Begin Data block

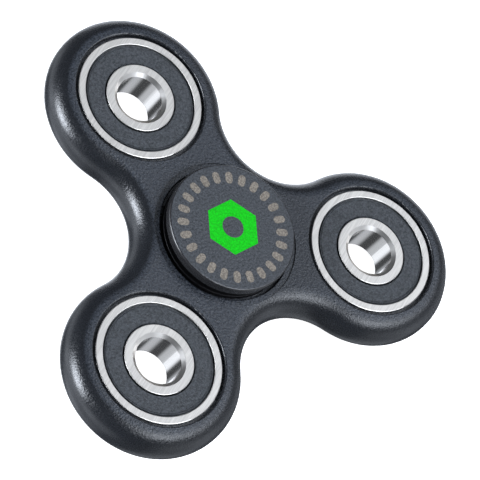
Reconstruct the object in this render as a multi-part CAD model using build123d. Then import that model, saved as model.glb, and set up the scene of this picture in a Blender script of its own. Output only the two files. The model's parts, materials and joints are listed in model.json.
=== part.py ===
from build123d import *
import os
from math import cos, radians, sin

# Three-arm hand spinner: a moulded body on a sealed ball bearing, held between two finger caps,
# with one more bearing as the weight in each arm. Lengths are in millimetres.
# The origin is on the spin axis at the mid-plane, +Z is the spin axis, and arm 1 points along +Y.

# --- Ball bearing: standard size 608, sealed on both sides -------------------------------------
BEARING_OUTER_R = 11.0
BEARING_BORE_R = 4.0
BEARING_WIDTH = 7.0
OUTER_EDGE_ROUND = 0.12         # outer corners of the outer ring
INNER_EDGE_ROUND = 0.10         # inner corners of the outer ring, outer corners of the inner ring
BORE_LEAD_WIDTH = 0.65          # lead-in at both ends of the 8 mm bore, across
BORE_LEAD_DEPTH = 0.50          # and along the bore
INNER_LAND_R = 6.05             # outside of the inner ring
OUTER_LAND_R = 8.95             # inside of the outer ring, beside its race
SEAL_SEAT_R = 9.75              # inside of the outer ring at its face, round the seal

BALL_COUNT = 7
BALL_R = 1.9845                 # 5/32 inch balls
PITCH_R = 7.5
RACE_R = 2.064                  # race groove: 52 % of the ball's diameter
RACE_CLEARANCE = 0.02           # ball to the bottom of either race

CAGE_INNER_R = 6.60
CAGE_OUTER_R = 8.40
CAGE_SHEET = 0.35
POCKET_CLEARANCE = 0.08
RIVET_R = 0.30
RIVET_HEAD_R = 0.55
RIVET_HEAD_HEIGHT = 0.22
RIVET_HEAD_ROUND = 0.15

# The seal: rubber moulded over a flat steel ring, snapped into a groove in the outer ring.
SEAL_FLOOR_Z = 2.55             # seal seat in the outer ring, above the mid-plane
SEAL_GROOVE_R = 10.05           # bottom of the snap groove
SEAL_GROOVE_TOP_Z = 2.80
SEAL_LIP_Z = 2.95               # where the groove's flank meets the seat's wall
SEAL_FACE_Z = 3.36
SEAL_LEDGE_Z = 3.32             # raised ring outside the face
SEAL_LINE_Z = 3.22              # bottom of the fine line between face and ledge
SEAL_FACE_OUTER_R = 9.16
SEAL_LINE_R = 9.21
SEAL_LEDGE_INNER_R = 9.26
SEAL_LEDGE_OUTER_R = 9.40
SEAL_GAP_R = 9.46               # the gap between the seal and the outer ring starts here
SEAL_FACE_INNER_R = 6.36
SEAL_LIP_CLEARANCE = 0.05       # lip to the inner ring: it runs just clear
SEAL_LIP_TOP_Z = 2.90
CORE_INNER_R = 6.55
CORE_OUTER_R = 9.35
CORE_BOTTOM_Z = 2.60
CORE_TOP_Z = 2.85

# --- Body ---------------------------------------------------------------------------------------
ARM_R = 26.8                    # spin axis to the centre of an arm's bearing
ARM_ANGLES = (90, 210, 330)
LOBE_R = 15.4
BODY_THICKNESS = 7.5
RIM_ROUND = 3.6
MOUTH_R = 11.50                 # each bearing bore is a little wider at its mouth
MOUTH_DEPTH = 1.20
MOUTH_ROUND = 0.25
RECESS_R = 12.7                 # shallow recess round the centre bearing
RECESS_DEPTH = 0.25

# --- Finger caps --------------------------------------------------------------------------------
CAP_R = 11.2
CAP_TOP_Z = 6.65
CAP_THICKNESS = 1.8
CAP_TOP_EDGE = 0.35
CAP_BOTTOM_EDGE = 0.20
BOSS_R = 6.0                    # stands on the inner ring only
SPIGOT_END_Z = 0.10             # each spigot stops this far short of the mid-plane
SPIGOT_LEAD = 0.30
PEG_R = 2.5                     # the lower cap's peg, pressed into the upper cap's socket
PEG_TOP_Z = 2.60
SOCKET_END_Z = 3.00
PEG_LEAD = 0.30

TOLERANCE = 0.001
HALF_WIDTH = BEARING_WIDTH / 2
HALF_THICKNESS = BODY_THICKNESS / 2
BORE_CENTRES = [(0, 0)] + [(ARM_R * cos(radians(a)), ARM_R * sin(radians(a))) for a in ARM_ANGLES]


def polar(radius, angle):
    """The point at this radius and angle in degrees about the spin axis."""
    return Vector(radius * cos(radians(angle)), radius * sin(radians(angle)))


def turned(profile):
    """The solid of revolution about Z of a closed (radius, z) profile."""
    outline = Polyline(*[(r, 0, z) for r, z in profile], close=True)
    return revolve(make_face(outline), Axis.Z)


def turned_both_ways(upper_profile):
    """A ring whose profile above the mid-plane is repeated below it."""
    lower_profile = [(r, -z) for r, z in reversed(upper_profile)]
    return turned(upper_profile + lower_profile)


def tube(outer_r, inner_r, bottom, top):
    """An upright tube between two heights."""
    return turned([(inner_r, bottom), (outer_r, bottom), (outer_r, top), (inner_r, top)])


def round_the_pitch(shape, first_angle):
    """One copy of a shape for each ball, spaced evenly round the pitch circle."""
    step = 360 / BALL_COUNT
    return [
        Pos(*polar(PITCH_R, first_angle + step * i)) * shape
        for i in range(BALL_COUNT)
    ]


def circles(shape, radius, lowest):
    """A shape's circular edges of this radius at this height or more, above and below."""
    return [
        edge
        for edge in shape.edges().filter_by(GeomType.CIRCLE)
        if abs(edge.radius - radius) < TOLERANCE and abs(edge.arc_center.Z) > lowest - TOLERANCE
    ]


def bearing_outer_ring():
    ring = turned_both_ways([
        (BEARING_OUTER_R, HALF_WIDTH),
        (SEAL_SEAT_R, HALF_WIDTH),
        (SEAL_SEAT_R, SEAL_LIP_Z),
        (SEAL_GROOVE_R, SEAL_GROOVE_TOP_Z),
        (SEAL_GROOVE_R, SEAL_FLOOR_Z),
        (OUTER_LAND_R, SEAL_FLOOR_Z),
    ])
    ring = fillet(circles(ring, BEARING_OUTER_R, HALF_WIDTH), OUTER_EDGE_ROUND)
    ring = fillet(circles(ring, SEAL_SEAT_R, HALF_WIDTH), INNER_EDGE_ROUND)
    race_centre_r = PITCH_R + BALL_R + RACE_CLEARANCE - RACE_R
    return ring - Torus(race_centre_r, RACE_R)


def bearing_inner_ring():
    ring = turned_both_ways([
        (INNER_LAND_R, HALF_WIDTH),
        (BEARING_BORE_R + BORE_LEAD_WIDTH, HALF_WIDTH),
        (BEARING_BORE_R, HALF_WIDTH - BORE_LEAD_DEPTH),
    ])
    ring = fillet(circles(ring, INNER_LAND_R, HALF_WIDTH), INNER_EDGE_ROUND)
    race_centre_r = PITCH_R - BALL_R - RACE_CLEARANCE + RACE_R
    return ring - Torus(race_centre_r, RACE_R)


def bearing_balls():
    return Compound(round_the_pitch(Sphere(BALL_R), 0))


def cage_upper():
    """The upper half of the pressed ribbon cage, with a pocket over each ball."""
    pocket_r = BALL_R + POCKET_CLEARANCE
    ribbon = tube(CAGE_OUTER_R, CAGE_INNER_R, 0, CAGE_SHEET)
    ring_space = tube(CAGE_OUTER_R, CAGE_INNER_R, 0, pocket_r + CAGE_SHEET)
    for dome in round_the_pitch(Sphere(pocket_r + CAGE_SHEET), 0):
        ribbon += dome & ring_space
    for pocket in round_the_pitch(Sphere(pocket_r), 0):
        ribbon -= pocket
    for hole in round_the_pitch(Cylinder(RIVET_R, 2 * CAGE_SHEET), 180 / BALL_COUNT):
        ribbon -= hole
    return ribbon


def cage_rivets():
    """Rivets between the balls, through both halves of the cage."""
    head = Cylinder(RIVET_HEAD_R, RIVET_HEAD_HEIGHT, align=(Align.CENTER, Align.CENTER, Align.MIN))
    head = fillet(head.edges().group_by(Axis.Z)[-1], RIVET_HEAD_ROUND)
    upper_head = Pos(0, 0, CAGE_SHEET) * head
    rivet = Cylinder(RIVET_R, 2 * CAGE_SHEET) + upper_head + mirror(upper_head, Plane.XY)
    return Compound(round_the_pitch(rivet, 180 / BALL_COUNT))


def seal_rubber():
    """The upper seal's rubber: snap bead, ledge, face and running lip."""
    lip_r = INNER_LAND_R + SEAL_LIP_CLEARANCE
    return turned([
        (lip_r, CORE_BOTTOM_Z),
        (lip_r, SEAL_LIP_TOP_Z),
        (SEAL_FACE_INNER_R, SEAL_FACE_Z),
        (SEAL_FACE_OUTER_R, SEAL_FACE_Z),
        (SEAL_LINE_R, SEAL_LINE_Z),
        (SEAL_LEDGE_INNER_R, SEAL_LEDGE_Z),
        (SEAL_LEDGE_OUTER_R, SEAL_LEDGE_Z),
        (SEAL_GAP_R, SEAL_LIP_Z),
        (SEAL_SEAT_R, SEAL_LIP_Z),
        (SEAL_GROOVE_R, SEAL_GROOVE_TOP_Z),
        (SEAL_GROOVE_R, SEAL_FLOOR_Z),
        (CORE_OUTER_R, SEAL_FLOOR_Z),
        (CORE_OUTER_R, CORE_TOP_Z),
        (CORE_INNER_R, CORE_TOP_Z),
        (CORE_INNER_R, CORE_BOTTOM_Z),
    ])


def seal_core():
    """The upper seal's flat steel ring, bare on the side of the balls."""
    return tube(CORE_OUTER_R, CORE_INNER_R, CORE_BOTTOM_Z, CORE_TOP_Z)


def bearing_nodes():
    """Every piece of one bearing at the origin, by name."""
    upper = {"seal": seal_rubber(), "seal_core": seal_core(), "cage": cage_upper()}
    nodes = {
        "outer_ring": bearing_outer_ring(),
        "inner_ring": bearing_inner_ring(),
        "balls": bearing_balls(),
        "cage_rivets": cage_rivets(),
    }
    for name, piece in upper.items():
        nodes[f"upper_{name}"] = piece
        nodes[f"lower_{name}"] = mirror(piece, Plane.XY)
    return nodes


def body_outline():
    """Three round lobes joined by concave arcs that touch them smoothly.

    The arcs' centres lie midway between the lobes at the same radius, so each arc's centre is
    ARM_R from its two lobes' centres, and its radius is what the lobe leaves of that distance.
    """
    tips = []
    for angle in ARM_ANGLES:
        lobe = polar(ARM_R, angle)
        start, end = [
            lobe + (polar(ARM_R, angle + side * 60) - lobe) * (LOBE_R / ARM_R)
            for side in (-1, 1)
        ]
        tips.append((start, polar(ARM_R + LOBE_R, angle), end))
    edges = []
    for i, (start, tip, end) in enumerate(tips):
        next_start = tips[(i + 1) % len(tips)][0]
        waist = polar(LOBE_R, ARM_ANGLES[i] + 60)
        edges += [ThreePointArc(start, tip, end), ThreePointArc(end, waist, next_start)]
    return make_face(edges)


def spinner_body():
    body = extrude(body_outline(), HALF_THICKNESS, both=True)
    rims = body.edges().group_by(Axis.Z)
    body = fillet(rims[0] + rims[-1], RIM_ROUND)
    for side in (-1, 1):
        recess_z = side * (HALF_THICKNESS - RECESS_DEPTH / 2)
        body -= Pos(0, 0, recess_z) * Cylinder(RECESS_R, RECESS_DEPTH)
    for x, y in BORE_CENTRES:
        body -= Pos(x, y) * Cylinder(BEARING_OUTER_R, BODY_THICKNESS)
        for side in (-1, 1):
            mouth_z = side * (HALF_THICKNESS - MOUTH_DEPTH / 2)
            body -= Pos(x, y, mouth_z) * Cylinder(MOUTH_R, MOUTH_DEPTH)
    return fillet(circles(body, MOUTH_R, HALF_THICKNESS - RECESS_DEPTH), MOUTH_ROUND)


def cap_blank():
    """What both finger caps share: the disc, the boss and the spigot, above the mid-plane."""
    disc_z = CAP_TOP_Z - CAP_THICKNESS
    return turned([
        (0, SPIGOT_END_Z),
        (BEARING_BORE_R - SPIGOT_LEAD, SPIGOT_END_Z),
        (BEARING_BORE_R, SPIGOT_END_Z + SPIGOT_LEAD),
        (BEARING_BORE_R, HALF_WIDTH),
        (BOSS_R, HALF_WIDTH),
        (BOSS_R, disc_z),
        (CAP_R - CAP_BOTTOM_EDGE, disc_z),
        (CAP_R, disc_z + CAP_BOTTOM_EDGE),
        (CAP_R, CAP_TOP_Z),
        (0, CAP_TOP_Z),
    ])


def round_cap_edge(cap):
    top_edge = cap.edges().group_by(Axis.Z)[-1]
    return fillet(top_edge, CAP_TOP_EDGE)


def upper_cap():
    """The upper finger cap, with a socket up the middle of its spigot."""
    socket = tube(PEG_R, 0, SPIGOT_END_Z, SOCKET_END_Z)
    return round_cap_edge(cap_blank()) - socket


def lower_cap():
    """The lower finger cap, with a peg that fills the upper cap's socket."""
    cap = mirror(round_cap_edge(cap_blank()), Plane.XY)
    peg = turned([
        (0, -SPIGOT_END_Z),
        (PEG_R, -SPIGOT_END_Z),
        (PEG_R, PEG_TOP_Z - PEG_LEAD),
        (PEG_R - PEG_LEAD, PEG_TOP_Z),
        (0, PEG_TOP_Z),
    ])
    return cap + peg


def main():
    os.makedirs("parts", exist_ok=True)
    nodes = {"spinner_body": spinner_body(), "upper_cap": upper_cap(), "lower_cap": lower_cap()}
    bearing = bearing_nodes()
    places = ["centre"] + [f"arm_{number}" for number in range(1, len(ARM_ANGLES) + 1)]
    for place, (x, y) in zip(places, BORE_CENTRES):
        for name, piece in bearing.items():
            nodes[f"{place}_{name}"] = Pos(x, y) * piece
    for name, piece in nodes.items():
        piece.label = name
        export_step(piece, f"parts/{name}.step")


main()
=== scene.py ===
import json
import math

import bmesh
import bpy
from mathutils import Matrix, Vector


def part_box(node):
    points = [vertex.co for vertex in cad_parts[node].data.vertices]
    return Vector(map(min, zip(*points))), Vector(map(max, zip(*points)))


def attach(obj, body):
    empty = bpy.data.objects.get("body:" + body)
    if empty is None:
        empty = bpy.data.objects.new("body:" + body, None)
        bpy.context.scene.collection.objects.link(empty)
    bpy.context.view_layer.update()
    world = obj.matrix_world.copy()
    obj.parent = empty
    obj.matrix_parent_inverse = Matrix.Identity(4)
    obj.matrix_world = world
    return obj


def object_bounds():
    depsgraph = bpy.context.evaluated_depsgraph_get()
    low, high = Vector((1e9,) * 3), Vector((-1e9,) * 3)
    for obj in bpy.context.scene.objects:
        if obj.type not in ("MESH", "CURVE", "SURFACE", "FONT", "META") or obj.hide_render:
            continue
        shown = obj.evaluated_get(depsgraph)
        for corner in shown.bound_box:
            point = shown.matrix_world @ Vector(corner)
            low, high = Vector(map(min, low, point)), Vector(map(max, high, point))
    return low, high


# The look of a three-arm hand spinner, built round its CAD model. Lengths are in metres.
# The origin is on the spin axis at the mid-plane, +Z is the spin axis, and arm 1 points along +Y.

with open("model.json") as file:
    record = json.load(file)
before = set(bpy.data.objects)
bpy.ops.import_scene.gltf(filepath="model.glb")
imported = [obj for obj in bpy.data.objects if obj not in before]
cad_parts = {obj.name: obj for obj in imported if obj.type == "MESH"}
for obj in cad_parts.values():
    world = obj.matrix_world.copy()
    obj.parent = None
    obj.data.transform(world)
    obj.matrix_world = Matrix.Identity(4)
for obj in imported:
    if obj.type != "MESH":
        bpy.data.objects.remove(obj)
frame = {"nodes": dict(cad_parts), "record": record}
cad_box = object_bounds()
MM = 0.001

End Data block

**Work instructions**
Each line from the one containing "len(ARM_ANGLES) + 1)]" through the one containing "low, high = Vector((1e9,)" must be retyped exactly, the first and last of these included.

**Correct result**
    places = ["centre"] + [f"arm_{number}" for number in range(1, len(ARM_ANGLES) + 1)]
    for place, (x, y) in zip(places, BORE_CENTRES):
        for name, piece in bearing.items():
            nodes[f"{place}_{name}"] = Pos(x, y) * piece
    for name, piece in nodes.items():
        piece.label = name
        export_step(piece, f"parts/{name}.step")


main()
=== scene.py ===
import json
import math

import bmesh
import bpy
from mathutils import Matrix, Vector


def part_box(node):
    points = [vertex.co for vertex in cad_parts[node].data.vertices]
    return Vector(map(min, zip(*points))), Vector(map(max, zip(*points)))


def attach(obj, body):
    empty = bpy.data.objects.get("body:" + body)
    if empty is None:
        empty = bpy.data.objects.new("body:" + body, None)
        bpy.context.scene.collection.objects.link(empty)
    bpy.context.view_layer.update()
    world = obj.matrix_world.copy()
    obj.parent = empty
    obj.matrix_parent_inverse = Matrix.Identity(4)
    obj.matrix_world = world
    return obj


def object_bounds():
    depsgraph = bpy.context.evaluated_depsgraph_get()
    low, high = Vector((1e9,) * 3), Vector((-1e9,) * 3)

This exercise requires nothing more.